Millenium Technology Prize 2014

Millenium Technology Prize 2014

Author: ChemViews

Professor Stuart Parkin, IBM Almaden Research Center, San Jose, USA, has been awarded the 2014 Millenium Technology Prize by Technology Academy Finland (TAF), an independent foundation that was established jointly by Finnish industry and the Finnish state. This biennial prize is awarded for groundbreaking technological innovations and is worth one million euros. The award was presented at a special ceremony in Helsinki, Finland, on May 7, 2014.

Stuart Parkin is recognized for the development of magneto-resistive thin-film structures and other key applications of spintronics, which have led to the giant magnetoresistance (GMR) spin valve and magnetic tunnel junction (MTJ) memory cells, and thus enabled dramatic increases in the storage capacity of hard disk drives.


Stuart Parkin
, born in Watford, UK, in 1955, obtained his Ph.D. in physics from the University of Cambridge, UK. After working as a postdoctoral researcher at Université de Paris, France, he joined IBM in San Jose, USA, in 1982, initially as a postdoctoral worker but he soon became a permanent member of the staff.

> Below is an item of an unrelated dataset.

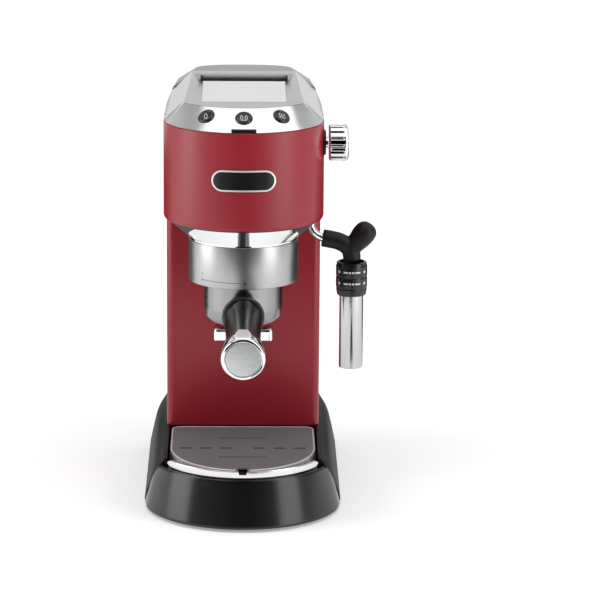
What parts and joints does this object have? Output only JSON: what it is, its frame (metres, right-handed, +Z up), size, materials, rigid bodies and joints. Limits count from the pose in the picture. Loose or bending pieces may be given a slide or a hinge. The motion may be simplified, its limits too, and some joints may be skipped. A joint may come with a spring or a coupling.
{
  "type": "espresso machine",
  "caption": "Slim pump espresso machine with a red column and head, bowed front, portafilter, steam wand, pull-out drip tray and rear water tank.",
  "frame": {"origin": "centre of the footprint, on the table plane that the feet stand on", "axes": "+Z up, -Y towards the front where the portafilter's handle points, +X towards the steam knob and wand"},
  "size_m": [0.1691, 0.332, 0.305],
  "materials": {
    "base_black": "satin",
    "panel_black": "satin",
    "foot_rubber": "matte",
    "grip_rubber": "matte",
    "red_paint": "satin",
    "chrome": "polished",
    "steel": "brushed",
    "polished_steel": "polished",
    "silver": "satin",
    "cast_metal": "cast",
    "brass": "machined",
    "grey_plastic": "matte",
    "smoked_plastic": "gloss",
    "red_plastic": "satin",
    "board": "satin"
  },
  "bodies": {
    "machine_body": {"base_housing": "base_black", "bottom_plate": "base_black", "foot_front_left": "foot_rubber", "foot_front_right": "foot_rubber", "foot_rear_left": "foot_rubber", "foot_rear_right": "foot_rubber", "inlet_gland": "foot_rubber", "switch_bezel": "panel_black", "column_shell": "red_paint", "head_shell": "red_paint", "head_underside": "panel_black", "rear_cover": "panel_black", "badge_rim": "chrome", "badge_face": "panel_black", "control_panel": "chrome", "panel_insert": "panel_black", "top_hood": "chrome", "cup_warmer_plate": "steel", "group_funnel": "chrome", "group_ring": "steel", "brew_head": "cast_metal", "group_seal": "foot_rubber", "shower_screen": "steel", "wand_socket": "panel_black", "pump": "grey_plastic", "pump_mount_lower": "foot_rubber", "pump_mount_upper": "foot_rubber", "thermoblock": "cast_metal", "pressure_hose": "grey_plastic", "steam_valve": "brass", "steam_feed_tube": "steel", "control_board": "board"},
    "drip_tray": {"drip_tray": "base_black", "tray_trim": "chrome"},
    "cup_grille": {"cup_grille": "polished_steel"},
    "tray_float": {"tray_float": "red_plastic"},
    "portafilter": {"filter_holder": "steel", "filter_basket": "steel", "twin_spout": "chrome", "handle_collar": "panel_black", "handle_grip": "panel_black", "handle_cap": "chrome", "cap_disc": "silver"},
    "steam_knob": {"steam_knob": "chrome", "knob_spindle": "chrome"},
    "steam_wand": {"steam_pipe": "steel", "wand_grip": "grip_rubber", "wand_sleeve": "steel", "wand_nozzle": "panel_black"},
    "selector_ring": {"selector_ring": "panel_black"},
    "single_shot_button": {"single_shot_button": "panel_black"},
    "double_shot_button": {"double_shot_button": "panel_black"},
    "steam_button": {"steam_button": "panel_black"},
    "water_tank": {"water_tank": "smoked_plastic", "tank_valve": "grey_plastic"},
    "tank_lid": {"tank_lid": "silver"},
    "power_switch": {"power_switch": "grey_plastic"}
  },
  "joints": [
    {"name": "drip_tray_pull", "type": "slide", "parent": "machine_body", "child": "drip_tray", "axis": [0, -1, 0], "range_m": [0, 0.13]},
    {"name": "cup_grille_lift", "type": "slide", "parent": "drip_tray", "child": "cup_grille", "axis": [0, 0, 1], "range_m": [0, 0.05]},
    {"name": "tray_float_rise", "type": "slide", "parent": "drip_tray", "child": "tray_float", "axis": [0, 0, 1], "range_m": [0, 0.006]},
    {"name": "portafilter_turn", "type": "hinge", "parent": "machine_body", "child": "portafilter", "pos_m": [0, -0.069, 0.1832], "axis": [0, 0, 1], "range_deg": [-48, 0]},
    {"name": "steam_knob_turn", "type": "hinge", "parent": "machine_body", "child": "steam_knob", "pos_m": [0.0612, -0.06, 0.2735], "axis": [1, 0, 0], "range_deg": [0, 180]},
    {"name": "steam_wand_swivel", "type": "hinge", "parent": "machine_body", "child": "steam_wand", "pos_m": [0.049, -0.054, 0.2155], "axis": [0, 0, 1], "range_deg": [-60, 60]},
    {"name": "selector_ring_slide", "type": "slide", "parent": "steam_wand", "child": "selector_ring", "axis": [0, 0, -1], "range_m": [0, 0.006]},
    {"name": "single_shot_button_press", "type": "slide", "parent": "machine_body", "child": "single_shot_button", "axis": [0.3777, 0.56, -0.7374], "range_m": [0, 0.0015], "stiffness_N_per_m": 300, "springref_m": -0.0015},
    {"name": "double_shot_button_press", "type": "slide", "parent": "machine_body", "child": "double_shot_button", "axis": [0, 0.6402, -0.7682], "range_m": [0, 0.0015], "stiffness_N_per_m": 300, "springref_m": -0.0015},
    {"name": "steam_button_press", "type": "slide", "parent": "machine_body", "child": "steam_button", "axis": [-0.3777, 0.56, -0.7374], "range_m": [0, 0.0015], "stiffness_N_per_m": 300, "springref_m": -0.0015},
    {"name": "water_tank_lift", "type": "slide", "parent": "machine_body", "child": "water_tank", "axis": [0, 0, 1], "range_m": [0, 0.12]},
    {"name": "tank_lid_hinge", "type": "hinge", "parent": "water_tank", "child": "tank_lid", "pos_m": [0, 0.1219, 0.2918], "axis": [-1, 0, 0], "range_deg": [0, 85]},
    {"name": "power_switch_rock", "type": "hinge", "parent": "machine_body", "child": "power_switch", "pos_m": [0.03, 0.1204, 0.024], "axis": [-1, 0, 0], "range_deg": [0, 12]}
  ]
}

Whilst working at IBM he also worked as a visiting professor in Singapore, Taiwan, and London. In late 2013, he was chosen for a Alexander von Humboldt Professorship, which he will take up at University Halle-Wittenberg, Germany, and he has also been recently recruited as the Director of the Max Planck Institute of Microstructure Physics, Halle, Germany.

Parkin has received numerous honors including the American Physical Society’s Prize for New Materials in 1994, the European Physical Society’s Europhysics Prize in 1997, the Humboldt Research Award in 2004, and the von Hippel Award from the Materials Research Society in 2012.